**Task goal:**
Using the data below, return the stretch from the line that contains "Continue the three.js" through the line that contains "const put = (name, solid, material)", both included, exactly as it stands and nothing beyond it.

**Material provided:**

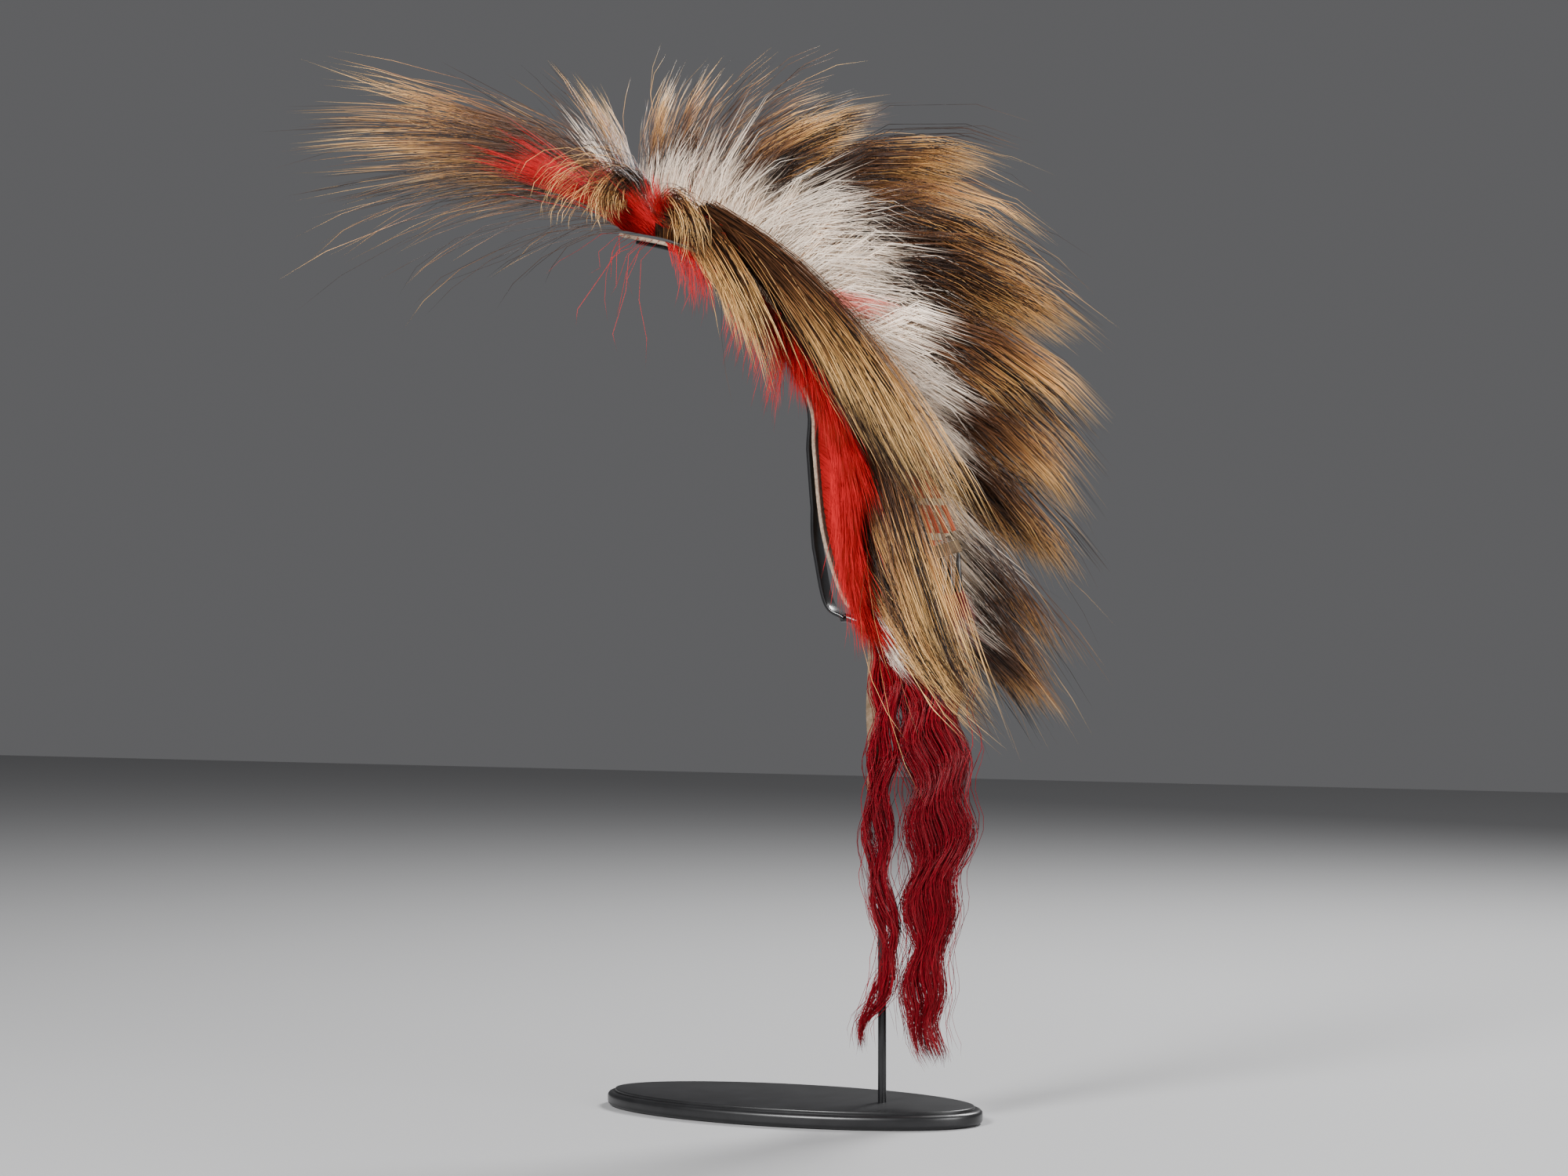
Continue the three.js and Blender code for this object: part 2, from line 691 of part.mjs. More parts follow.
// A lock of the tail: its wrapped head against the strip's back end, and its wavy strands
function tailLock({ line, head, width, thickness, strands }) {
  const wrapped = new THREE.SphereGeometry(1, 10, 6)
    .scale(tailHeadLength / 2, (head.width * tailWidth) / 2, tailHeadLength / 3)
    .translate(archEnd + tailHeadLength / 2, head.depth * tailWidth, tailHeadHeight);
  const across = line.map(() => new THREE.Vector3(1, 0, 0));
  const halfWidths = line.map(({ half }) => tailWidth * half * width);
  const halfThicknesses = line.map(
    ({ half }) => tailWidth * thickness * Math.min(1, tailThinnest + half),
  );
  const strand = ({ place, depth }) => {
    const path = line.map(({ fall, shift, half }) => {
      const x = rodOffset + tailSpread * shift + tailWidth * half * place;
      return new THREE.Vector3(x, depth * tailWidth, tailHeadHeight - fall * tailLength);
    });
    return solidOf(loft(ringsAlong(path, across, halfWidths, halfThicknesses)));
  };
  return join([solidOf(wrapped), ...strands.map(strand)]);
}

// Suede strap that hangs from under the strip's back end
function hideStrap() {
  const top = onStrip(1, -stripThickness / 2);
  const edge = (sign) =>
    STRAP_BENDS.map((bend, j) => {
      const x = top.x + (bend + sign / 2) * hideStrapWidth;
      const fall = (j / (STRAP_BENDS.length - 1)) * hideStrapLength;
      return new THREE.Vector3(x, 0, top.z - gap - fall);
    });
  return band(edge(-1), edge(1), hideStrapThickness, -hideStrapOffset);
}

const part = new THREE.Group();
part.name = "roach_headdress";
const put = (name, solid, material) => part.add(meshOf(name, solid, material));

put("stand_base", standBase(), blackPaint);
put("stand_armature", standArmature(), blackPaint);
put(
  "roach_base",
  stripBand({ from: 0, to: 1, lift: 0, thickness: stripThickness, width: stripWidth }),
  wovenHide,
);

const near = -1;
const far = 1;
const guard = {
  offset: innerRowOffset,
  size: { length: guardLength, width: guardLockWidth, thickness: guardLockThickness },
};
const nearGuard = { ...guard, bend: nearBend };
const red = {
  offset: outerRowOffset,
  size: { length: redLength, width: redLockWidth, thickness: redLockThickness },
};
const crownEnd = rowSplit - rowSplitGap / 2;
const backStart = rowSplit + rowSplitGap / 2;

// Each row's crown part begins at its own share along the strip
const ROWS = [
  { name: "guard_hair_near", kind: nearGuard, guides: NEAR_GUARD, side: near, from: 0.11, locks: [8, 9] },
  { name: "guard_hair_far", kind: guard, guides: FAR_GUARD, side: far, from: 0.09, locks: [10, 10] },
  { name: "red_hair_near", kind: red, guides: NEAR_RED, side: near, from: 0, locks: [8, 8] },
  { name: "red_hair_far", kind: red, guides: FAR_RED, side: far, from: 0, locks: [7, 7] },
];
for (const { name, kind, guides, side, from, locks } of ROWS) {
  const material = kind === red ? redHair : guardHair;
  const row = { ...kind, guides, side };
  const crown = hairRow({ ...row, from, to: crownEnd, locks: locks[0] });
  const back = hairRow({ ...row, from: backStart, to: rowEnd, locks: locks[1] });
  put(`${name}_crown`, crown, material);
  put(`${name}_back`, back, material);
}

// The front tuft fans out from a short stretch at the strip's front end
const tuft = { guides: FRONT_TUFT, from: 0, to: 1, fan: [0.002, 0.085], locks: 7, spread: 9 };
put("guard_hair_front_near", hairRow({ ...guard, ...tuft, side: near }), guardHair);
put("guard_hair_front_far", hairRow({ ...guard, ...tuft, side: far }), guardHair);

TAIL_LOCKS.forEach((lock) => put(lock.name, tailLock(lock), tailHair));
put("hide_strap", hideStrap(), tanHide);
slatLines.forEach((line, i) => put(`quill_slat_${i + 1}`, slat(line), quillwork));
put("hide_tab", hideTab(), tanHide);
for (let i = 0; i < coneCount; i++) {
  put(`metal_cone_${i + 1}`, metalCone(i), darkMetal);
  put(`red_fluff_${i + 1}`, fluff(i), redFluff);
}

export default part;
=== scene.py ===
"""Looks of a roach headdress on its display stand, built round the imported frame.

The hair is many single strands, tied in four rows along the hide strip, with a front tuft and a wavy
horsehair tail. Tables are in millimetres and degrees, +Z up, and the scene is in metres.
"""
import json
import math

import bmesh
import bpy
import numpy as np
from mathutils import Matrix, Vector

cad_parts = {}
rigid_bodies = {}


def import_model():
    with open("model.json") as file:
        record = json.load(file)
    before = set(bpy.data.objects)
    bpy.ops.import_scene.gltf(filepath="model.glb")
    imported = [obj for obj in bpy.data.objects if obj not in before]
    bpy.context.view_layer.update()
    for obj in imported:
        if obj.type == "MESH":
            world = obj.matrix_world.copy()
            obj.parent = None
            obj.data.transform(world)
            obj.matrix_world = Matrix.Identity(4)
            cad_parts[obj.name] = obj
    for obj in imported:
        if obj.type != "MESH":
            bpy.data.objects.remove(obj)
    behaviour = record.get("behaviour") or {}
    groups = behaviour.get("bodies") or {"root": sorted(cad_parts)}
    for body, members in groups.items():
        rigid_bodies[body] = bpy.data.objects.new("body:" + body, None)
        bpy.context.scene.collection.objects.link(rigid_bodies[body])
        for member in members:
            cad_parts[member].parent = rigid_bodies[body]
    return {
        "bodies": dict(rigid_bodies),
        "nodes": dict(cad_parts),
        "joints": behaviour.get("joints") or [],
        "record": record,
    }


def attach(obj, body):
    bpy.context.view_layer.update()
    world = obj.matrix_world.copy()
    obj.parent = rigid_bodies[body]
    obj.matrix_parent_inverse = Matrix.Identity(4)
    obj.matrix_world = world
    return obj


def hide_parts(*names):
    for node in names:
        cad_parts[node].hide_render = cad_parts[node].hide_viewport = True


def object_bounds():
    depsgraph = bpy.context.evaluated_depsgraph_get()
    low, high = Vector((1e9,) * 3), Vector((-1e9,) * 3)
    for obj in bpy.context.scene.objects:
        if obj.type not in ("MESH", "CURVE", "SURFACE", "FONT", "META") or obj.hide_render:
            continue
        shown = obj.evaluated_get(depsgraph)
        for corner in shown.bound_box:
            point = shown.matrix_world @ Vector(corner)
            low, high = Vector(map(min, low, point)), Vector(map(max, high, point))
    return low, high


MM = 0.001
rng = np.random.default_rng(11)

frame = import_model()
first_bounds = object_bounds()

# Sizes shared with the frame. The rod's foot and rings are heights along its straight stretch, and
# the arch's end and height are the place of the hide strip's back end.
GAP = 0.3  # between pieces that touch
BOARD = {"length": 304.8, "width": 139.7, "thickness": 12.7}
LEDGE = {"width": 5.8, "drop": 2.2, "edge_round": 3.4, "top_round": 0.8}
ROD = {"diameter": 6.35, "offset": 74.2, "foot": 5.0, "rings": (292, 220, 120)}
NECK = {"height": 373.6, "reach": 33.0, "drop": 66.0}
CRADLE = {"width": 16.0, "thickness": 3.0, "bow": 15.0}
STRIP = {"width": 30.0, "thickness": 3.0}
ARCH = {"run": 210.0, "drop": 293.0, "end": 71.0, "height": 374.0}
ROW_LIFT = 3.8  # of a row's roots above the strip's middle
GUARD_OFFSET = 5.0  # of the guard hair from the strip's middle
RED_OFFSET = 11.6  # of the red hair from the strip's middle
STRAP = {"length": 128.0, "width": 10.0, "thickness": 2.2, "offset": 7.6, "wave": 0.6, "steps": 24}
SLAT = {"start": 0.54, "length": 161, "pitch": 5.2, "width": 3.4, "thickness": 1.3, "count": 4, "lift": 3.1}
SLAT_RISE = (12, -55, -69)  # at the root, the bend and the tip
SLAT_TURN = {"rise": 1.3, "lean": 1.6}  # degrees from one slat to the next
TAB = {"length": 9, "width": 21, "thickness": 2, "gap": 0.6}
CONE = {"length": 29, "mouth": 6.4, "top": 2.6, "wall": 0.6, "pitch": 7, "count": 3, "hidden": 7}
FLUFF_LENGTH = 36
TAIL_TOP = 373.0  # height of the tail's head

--

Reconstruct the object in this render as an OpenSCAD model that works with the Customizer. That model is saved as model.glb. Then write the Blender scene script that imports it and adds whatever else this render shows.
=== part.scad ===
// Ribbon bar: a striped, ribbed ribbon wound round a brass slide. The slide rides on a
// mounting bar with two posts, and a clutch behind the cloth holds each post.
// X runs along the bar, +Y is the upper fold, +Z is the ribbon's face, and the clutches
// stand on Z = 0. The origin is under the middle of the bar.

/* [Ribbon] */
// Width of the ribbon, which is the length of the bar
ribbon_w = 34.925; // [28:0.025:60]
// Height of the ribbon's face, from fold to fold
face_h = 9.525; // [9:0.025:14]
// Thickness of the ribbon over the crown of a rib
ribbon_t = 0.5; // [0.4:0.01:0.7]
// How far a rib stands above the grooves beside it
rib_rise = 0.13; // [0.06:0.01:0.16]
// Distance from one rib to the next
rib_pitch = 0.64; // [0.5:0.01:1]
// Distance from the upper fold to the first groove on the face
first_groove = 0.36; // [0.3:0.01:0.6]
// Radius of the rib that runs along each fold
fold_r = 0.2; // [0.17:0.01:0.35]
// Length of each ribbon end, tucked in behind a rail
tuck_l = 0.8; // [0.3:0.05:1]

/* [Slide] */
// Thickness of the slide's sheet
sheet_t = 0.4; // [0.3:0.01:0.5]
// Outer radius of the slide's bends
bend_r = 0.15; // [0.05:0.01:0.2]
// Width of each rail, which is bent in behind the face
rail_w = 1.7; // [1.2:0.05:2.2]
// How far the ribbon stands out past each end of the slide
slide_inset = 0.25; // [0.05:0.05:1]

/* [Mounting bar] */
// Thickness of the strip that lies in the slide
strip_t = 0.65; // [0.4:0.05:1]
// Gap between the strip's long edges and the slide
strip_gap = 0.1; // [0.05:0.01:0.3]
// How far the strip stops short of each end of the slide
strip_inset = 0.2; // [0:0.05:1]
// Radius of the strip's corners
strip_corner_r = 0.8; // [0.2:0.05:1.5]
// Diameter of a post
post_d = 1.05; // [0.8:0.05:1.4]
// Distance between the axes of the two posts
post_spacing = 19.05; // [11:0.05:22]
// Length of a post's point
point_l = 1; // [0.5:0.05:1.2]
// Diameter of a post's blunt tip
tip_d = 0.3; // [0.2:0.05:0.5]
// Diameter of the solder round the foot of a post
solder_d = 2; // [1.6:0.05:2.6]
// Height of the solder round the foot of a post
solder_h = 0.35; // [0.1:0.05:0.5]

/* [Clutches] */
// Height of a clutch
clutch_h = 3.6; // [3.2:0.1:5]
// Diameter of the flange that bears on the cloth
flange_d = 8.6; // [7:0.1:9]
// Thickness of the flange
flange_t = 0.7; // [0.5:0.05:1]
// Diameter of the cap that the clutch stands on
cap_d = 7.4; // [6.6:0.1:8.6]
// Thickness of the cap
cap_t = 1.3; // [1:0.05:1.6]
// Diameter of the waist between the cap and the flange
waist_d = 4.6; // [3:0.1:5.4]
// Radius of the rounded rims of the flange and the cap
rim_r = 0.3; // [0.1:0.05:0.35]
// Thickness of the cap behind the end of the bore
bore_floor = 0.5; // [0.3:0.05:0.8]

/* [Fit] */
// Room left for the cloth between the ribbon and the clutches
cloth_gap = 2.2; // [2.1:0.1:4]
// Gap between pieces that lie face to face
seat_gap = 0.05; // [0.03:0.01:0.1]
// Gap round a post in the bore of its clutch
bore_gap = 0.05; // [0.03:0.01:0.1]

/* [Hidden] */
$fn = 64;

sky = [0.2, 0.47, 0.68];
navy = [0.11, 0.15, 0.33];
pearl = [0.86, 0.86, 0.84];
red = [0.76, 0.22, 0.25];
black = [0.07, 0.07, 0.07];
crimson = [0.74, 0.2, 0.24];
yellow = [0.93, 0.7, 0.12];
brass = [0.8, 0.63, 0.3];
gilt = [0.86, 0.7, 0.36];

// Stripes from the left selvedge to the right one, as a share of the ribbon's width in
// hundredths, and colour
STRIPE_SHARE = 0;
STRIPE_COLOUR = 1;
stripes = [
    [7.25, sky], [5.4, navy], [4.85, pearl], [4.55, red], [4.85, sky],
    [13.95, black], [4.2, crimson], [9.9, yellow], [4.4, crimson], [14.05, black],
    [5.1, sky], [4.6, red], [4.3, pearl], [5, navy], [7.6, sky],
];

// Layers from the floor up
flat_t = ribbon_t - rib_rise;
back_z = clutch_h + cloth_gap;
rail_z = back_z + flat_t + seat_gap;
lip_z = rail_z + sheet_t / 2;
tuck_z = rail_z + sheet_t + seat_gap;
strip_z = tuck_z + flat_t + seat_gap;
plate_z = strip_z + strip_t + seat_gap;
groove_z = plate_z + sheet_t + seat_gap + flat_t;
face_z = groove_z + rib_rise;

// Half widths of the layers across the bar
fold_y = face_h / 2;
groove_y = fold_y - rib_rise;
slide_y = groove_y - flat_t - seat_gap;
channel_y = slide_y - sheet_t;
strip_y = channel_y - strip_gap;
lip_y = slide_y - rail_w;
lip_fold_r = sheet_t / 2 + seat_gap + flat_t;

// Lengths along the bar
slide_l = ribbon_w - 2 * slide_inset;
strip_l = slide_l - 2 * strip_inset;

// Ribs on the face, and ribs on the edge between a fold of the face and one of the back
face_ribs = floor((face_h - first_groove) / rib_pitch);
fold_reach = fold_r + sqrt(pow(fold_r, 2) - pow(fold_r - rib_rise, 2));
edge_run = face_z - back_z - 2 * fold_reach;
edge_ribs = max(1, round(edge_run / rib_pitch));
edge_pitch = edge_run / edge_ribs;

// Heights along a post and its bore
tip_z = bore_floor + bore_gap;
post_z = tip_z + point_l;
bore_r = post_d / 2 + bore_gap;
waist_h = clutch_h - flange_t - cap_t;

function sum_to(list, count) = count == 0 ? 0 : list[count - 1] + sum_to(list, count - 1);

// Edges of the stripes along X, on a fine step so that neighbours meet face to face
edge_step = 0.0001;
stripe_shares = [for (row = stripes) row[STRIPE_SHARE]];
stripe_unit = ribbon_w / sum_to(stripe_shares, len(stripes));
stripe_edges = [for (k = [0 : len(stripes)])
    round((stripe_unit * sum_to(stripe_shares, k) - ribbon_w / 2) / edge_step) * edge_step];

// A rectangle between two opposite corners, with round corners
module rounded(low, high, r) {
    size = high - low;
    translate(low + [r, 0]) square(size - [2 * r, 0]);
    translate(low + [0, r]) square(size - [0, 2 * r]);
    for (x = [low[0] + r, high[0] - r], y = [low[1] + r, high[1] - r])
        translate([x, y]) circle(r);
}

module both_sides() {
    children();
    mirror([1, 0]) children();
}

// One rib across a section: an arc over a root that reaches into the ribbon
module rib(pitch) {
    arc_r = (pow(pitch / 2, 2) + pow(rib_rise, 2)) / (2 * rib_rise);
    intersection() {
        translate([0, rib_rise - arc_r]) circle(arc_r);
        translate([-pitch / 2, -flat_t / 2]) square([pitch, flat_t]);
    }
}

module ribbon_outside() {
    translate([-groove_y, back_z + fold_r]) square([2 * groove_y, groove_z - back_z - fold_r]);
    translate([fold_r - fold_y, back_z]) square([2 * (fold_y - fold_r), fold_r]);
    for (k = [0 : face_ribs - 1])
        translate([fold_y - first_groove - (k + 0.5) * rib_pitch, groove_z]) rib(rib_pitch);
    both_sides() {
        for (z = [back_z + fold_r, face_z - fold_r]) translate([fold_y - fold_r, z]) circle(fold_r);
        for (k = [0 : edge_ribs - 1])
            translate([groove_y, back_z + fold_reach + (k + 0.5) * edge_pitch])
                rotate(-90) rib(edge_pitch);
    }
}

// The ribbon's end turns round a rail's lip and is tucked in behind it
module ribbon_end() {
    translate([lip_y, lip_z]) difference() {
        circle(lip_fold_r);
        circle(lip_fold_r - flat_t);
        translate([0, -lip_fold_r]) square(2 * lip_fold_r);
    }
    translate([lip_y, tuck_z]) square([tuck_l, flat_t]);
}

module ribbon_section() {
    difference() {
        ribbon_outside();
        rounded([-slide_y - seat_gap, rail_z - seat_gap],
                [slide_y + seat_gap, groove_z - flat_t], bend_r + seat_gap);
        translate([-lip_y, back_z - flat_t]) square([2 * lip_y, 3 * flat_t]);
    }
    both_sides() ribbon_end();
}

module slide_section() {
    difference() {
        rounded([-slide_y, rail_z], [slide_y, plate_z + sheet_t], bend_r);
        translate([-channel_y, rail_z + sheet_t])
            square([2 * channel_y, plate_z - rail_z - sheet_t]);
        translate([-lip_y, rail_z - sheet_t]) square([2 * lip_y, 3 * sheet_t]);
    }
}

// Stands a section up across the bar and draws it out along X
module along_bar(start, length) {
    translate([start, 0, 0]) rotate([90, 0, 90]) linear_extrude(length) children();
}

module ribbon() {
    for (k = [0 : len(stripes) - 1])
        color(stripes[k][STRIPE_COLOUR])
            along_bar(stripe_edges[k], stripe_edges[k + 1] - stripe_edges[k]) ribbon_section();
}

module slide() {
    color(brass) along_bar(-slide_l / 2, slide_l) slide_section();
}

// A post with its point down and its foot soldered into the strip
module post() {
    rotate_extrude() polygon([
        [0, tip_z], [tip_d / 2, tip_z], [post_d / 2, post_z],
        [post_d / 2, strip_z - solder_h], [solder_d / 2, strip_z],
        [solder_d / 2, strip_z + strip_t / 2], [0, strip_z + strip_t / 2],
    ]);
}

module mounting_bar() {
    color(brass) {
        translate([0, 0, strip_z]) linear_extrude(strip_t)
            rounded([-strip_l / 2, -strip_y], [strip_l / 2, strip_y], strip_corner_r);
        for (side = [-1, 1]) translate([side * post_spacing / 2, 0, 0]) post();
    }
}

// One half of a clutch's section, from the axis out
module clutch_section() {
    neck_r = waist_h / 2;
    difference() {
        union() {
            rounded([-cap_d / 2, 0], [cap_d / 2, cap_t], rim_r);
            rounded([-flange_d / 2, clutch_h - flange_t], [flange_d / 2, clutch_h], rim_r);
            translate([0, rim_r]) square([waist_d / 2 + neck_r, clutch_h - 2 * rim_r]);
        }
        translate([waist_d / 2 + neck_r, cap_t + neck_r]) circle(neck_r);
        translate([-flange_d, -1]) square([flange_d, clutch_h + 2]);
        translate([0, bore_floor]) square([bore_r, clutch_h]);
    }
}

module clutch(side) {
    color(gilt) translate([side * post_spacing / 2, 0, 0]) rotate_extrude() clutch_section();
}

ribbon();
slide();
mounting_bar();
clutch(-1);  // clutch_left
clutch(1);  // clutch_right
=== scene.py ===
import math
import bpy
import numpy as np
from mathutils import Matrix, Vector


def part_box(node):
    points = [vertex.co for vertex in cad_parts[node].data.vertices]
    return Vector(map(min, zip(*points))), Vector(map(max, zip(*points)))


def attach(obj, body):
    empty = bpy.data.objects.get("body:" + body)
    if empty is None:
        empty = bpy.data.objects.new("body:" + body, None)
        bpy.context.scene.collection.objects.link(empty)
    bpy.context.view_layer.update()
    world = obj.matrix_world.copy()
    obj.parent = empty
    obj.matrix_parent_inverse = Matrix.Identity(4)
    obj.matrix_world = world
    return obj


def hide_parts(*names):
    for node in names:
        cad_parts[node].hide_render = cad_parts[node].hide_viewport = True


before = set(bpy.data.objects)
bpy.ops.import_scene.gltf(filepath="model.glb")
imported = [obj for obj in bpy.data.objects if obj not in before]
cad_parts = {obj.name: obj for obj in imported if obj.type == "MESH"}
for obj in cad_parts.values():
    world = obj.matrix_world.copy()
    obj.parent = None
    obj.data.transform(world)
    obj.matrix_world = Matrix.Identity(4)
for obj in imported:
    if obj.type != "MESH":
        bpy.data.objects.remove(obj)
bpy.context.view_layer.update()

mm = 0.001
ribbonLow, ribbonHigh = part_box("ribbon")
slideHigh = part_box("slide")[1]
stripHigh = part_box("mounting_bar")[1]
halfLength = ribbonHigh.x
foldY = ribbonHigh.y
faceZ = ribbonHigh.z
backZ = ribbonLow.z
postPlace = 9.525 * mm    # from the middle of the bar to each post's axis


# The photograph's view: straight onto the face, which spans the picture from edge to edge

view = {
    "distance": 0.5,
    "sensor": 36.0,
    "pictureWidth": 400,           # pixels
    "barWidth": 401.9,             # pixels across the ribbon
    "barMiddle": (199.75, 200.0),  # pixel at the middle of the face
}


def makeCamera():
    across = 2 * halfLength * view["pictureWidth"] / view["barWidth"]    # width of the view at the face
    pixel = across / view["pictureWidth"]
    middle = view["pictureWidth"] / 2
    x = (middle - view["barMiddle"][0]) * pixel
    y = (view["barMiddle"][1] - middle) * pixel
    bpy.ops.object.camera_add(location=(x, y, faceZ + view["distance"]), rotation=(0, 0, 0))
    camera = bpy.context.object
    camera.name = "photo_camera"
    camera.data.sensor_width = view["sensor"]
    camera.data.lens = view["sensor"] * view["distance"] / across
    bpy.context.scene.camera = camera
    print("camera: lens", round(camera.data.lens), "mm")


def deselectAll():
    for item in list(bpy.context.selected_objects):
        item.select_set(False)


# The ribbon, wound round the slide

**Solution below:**
Continue the three.js and Blender code for this object: part 2, from line 691 of part.mjs. More parts follow.
// A lock of the tail: its wrapped head against the strip's back end, and its wavy strands
function tailLock({ line, head, width, thickness, strands }) {
  const wrapped = new THREE.SphereGeometry(1, 10, 6)
    .scale(tailHeadLength / 2, (head.width * tailWidth) / 2, tailHeadLength / 3)
    .translate(archEnd + tailHeadLength / 2, head.depth * tailWidth, tailHeadHeight);
  const across = line.map(() => new THREE.Vector3(1, 0, 0));
  const halfWidths = line.map(({ half }) => tailWidth * half * width);
  const halfThicknesses = line.map(
    ({ half }) => tailWidth * thickness * Math.min(1, tailThinnest + half),
  );
  const strand = ({ place, depth }) => {
    const path = line.map(({ fall, shift, half }) => {
      const x = rodOffset + tailSpread * shift + tailWidth * half * place;
      return new THREE.Vector3(x, depth * tailWidth, tailHeadHeight - fall * tailLength);
    });
    return solidOf(loft(ringsAlong(path, across, halfWidths, halfThicknesses)));
  };
  return join([solidOf(wrapped), ...strands.map(strand)]);
}

// Suede strap that hangs from under the strip's back end
function hideStrap() {
  const top = onStrip(1, -stripThickness / 2);
  const edge = (sign) =>
    STRAP_BENDS.map((bend, j) => {
      const x = top.x + (bend + sign / 2) * hideStrapWidth;
      const fall = (j / (STRAP_BENDS.length - 1)) * hideStrapLength;
      return new THREE.Vector3(x, 0, top.z - gap - fall);
    });
  return band(edge(-1), edge(1), hideStrapThickness, -hideStrapOffset);
}

const part = new THREE.Group();
part.name = "roach_headdress";
const put = (name, solid, material) => part.add(meshOf(name, solid, material));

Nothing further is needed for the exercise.